DATASET EXTRACT –
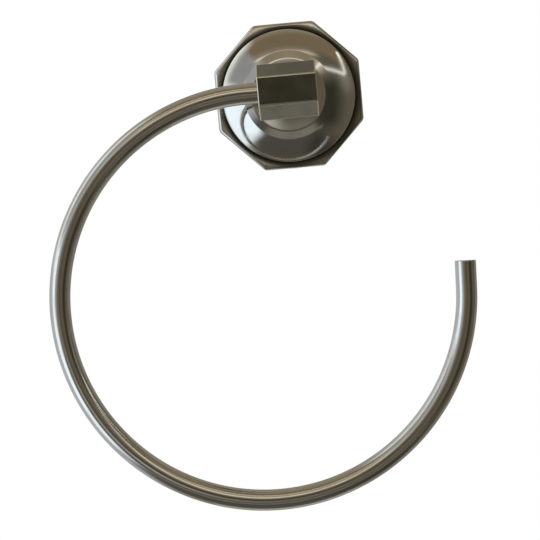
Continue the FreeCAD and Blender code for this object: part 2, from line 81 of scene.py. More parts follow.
def turnPiece(name, start, steps, turns):  # an outline in radius and height, spun round the y axis
    piece = startPiece(name, bpy.ops.mesh.primitive_plane_add, size=mm)
    bpy.ops.object.mode_set(mode="EDIT")
    bpy.ops.mesh.merge(type="CENTER")
    pen = Vector((start[0] * mm, -start[1] * mm, 0))
    bpy.ops.transform.translate(value=pen)
    for step in steps:
        if step[0] == "arc":
            centre = Vector((step[1] * mm, -step[2] * mm, 0))
            sweep = math.radians(step[3])
            bpy.ops.mesh.spin(steps=step[4], angle=-sweep, center=centre, axis=(0, 0, 1))
            pen = centre + Matrix.Rotation(sweep, 3, "Z") @ (pen - centre)
        else:
            target = Vector((step[1] * mm, -step[2] * mm, 0))
            bpy.ops.mesh.extrude_region_move(TRANSFORM_OT_translate={"value": target - pen})
            pen = target
    bpy.ops.mesh.select_all(action="SELECT")
    bpy.ops.mesh.spin(steps=turns, angle=math.tau, center=(0, 0, 0), axis=(0, 1, 0))
    bpy.ops.mesh.select_all(action="SELECT")
    bpy.ops.mesh.remove_doubles(threshold=weldGap * mm)
    bpy.ops.mesh.normals_make_consistent(inside=False)
    bpy.ops.object.mode_set(mode="OBJECT")
    return piece


def makeCutter(name, radius, begin, end, sides=64):  # a round cutter between two points
    run = Vector(end) - Vector(begin)
    turn = run.to_track_quat("Z", "Y").to_euler()
    return startPiece(name, bpy.ops.mesh.primitive_cylinder_add, vertices=sides, radius=radius * mm,
                      depth=run.length * mm, location=(Vector(begin) + Vector(end)) / 2 * mm, rotation=turn)


def applyBoolean(piece, cutter, operation):
    bpy.ops.object.select_all(action="DESELECT")
    bpy.context.view_layer.objects.active = piece
    piece.select_set(True)
    bpy.ops.object.modifier_add(type="BOOLEAN")
    boolean = piece.modifiers[-1]
    boolean.operation = operation
    boolean.solver = "EXACT"
    boolean.object = cutter
    bpy.ops.object.modifier_apply(modifier=boolean.name)
    bpy.data.objects.remove(cutter)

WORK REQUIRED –
Your task is to reproduce the whole listing exactly.

RESPONSE FOR THIS EXERCISE –
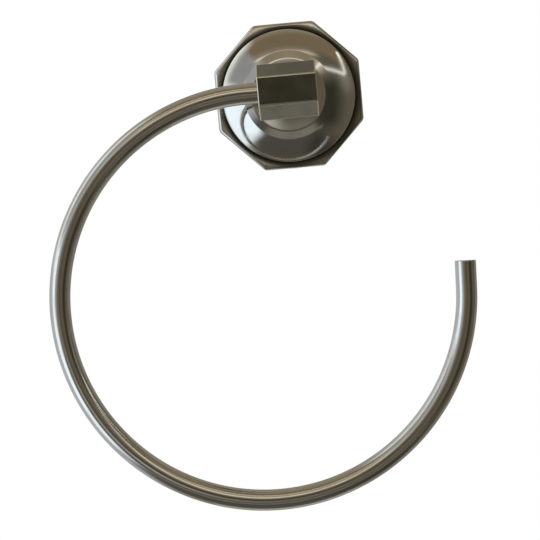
Continue the FreeCAD and Blender code for this object: part 2, from line 81 of scene.py. More parts follow.
def turnPiece(name, start, steps, turns):  # an outline in radius and height, spun round the y axis
    piece = startPiece(name, bpy.ops.mesh.primitive_plane_add, size=mm)
    bpy.ops.object.mode_set(mode="EDIT")
    bpy.ops.mesh.merge(type="CENTER")
    pen = Vector((start[0] * mm, -start[1] * mm, 0))
    bpy.ops.transform.translate(value=pen)
    for step in steps:
        if step[0] == "arc":
            centre = Vector((step[1] * mm, -step[2] * mm, 0))
            sweep = math.radians(step[3])
            bpy.ops.mesh.spin(steps=step[4], angle=-sweep, center=centre, axis=(0, 0, 1))
            pen = centre + Matrix.Rotation(sweep, 3, "Z") @ (pen - centre)
        else:
            target = Vector((step[1] * mm, -step[2] * mm, 0))
            bpy.ops.mesh.extrude_region_move(TRANSFORM_OT_translate={"value": target - pen})
            pen = target
    bpy.ops.mesh.select_all(action="SELECT")
    bpy.ops.mesh.spin(steps=turns, angle=math.tau, center=(0, 0, 0), axis=(0, 1, 0))
    bpy.ops.mesh.select_all(action="SELECT")
    bpy.ops.mesh.remove_doubles(threshold=weldGap * mm)
    bpy.ops.mesh.normals_make_consistent(inside=False)
    bpy.ops.object.mode_set(mode="OBJECT")
    return piece


def makeCutter(name, radius, begin, end, sides=64):  # a round cutter between two points
    run = Vector(end) - Vector(begin)
    turn = run.to_track_quat("Z", "Y").to_euler()
    return startPiece(name, bpy.ops.mesh.primitive_cylinder_add, vertices=sides, radius=radius * mm,
                      depth=run.length * mm, location=(Vector(begin) + Vector(end)) / 2 * mm, rotation=turn)


def applyBoolean(piece, cutter, operation):
    bpy.ops.object.select_all(action="DESELECT")
    bpy.context.view_layer.objects.active = piece
    piece.select_set(True)
    bpy.ops.object.modifier_add(type="BOOLEAN")
    boolean = piece.modifiers[-1]
    boolean.operation = operation
    boolean.solver = "EXACT"
    boolean.object = cutter
    bpy.ops.object.modifier_apply(modifier=boolean.name)
    bpy.data.objects.remove(cutter)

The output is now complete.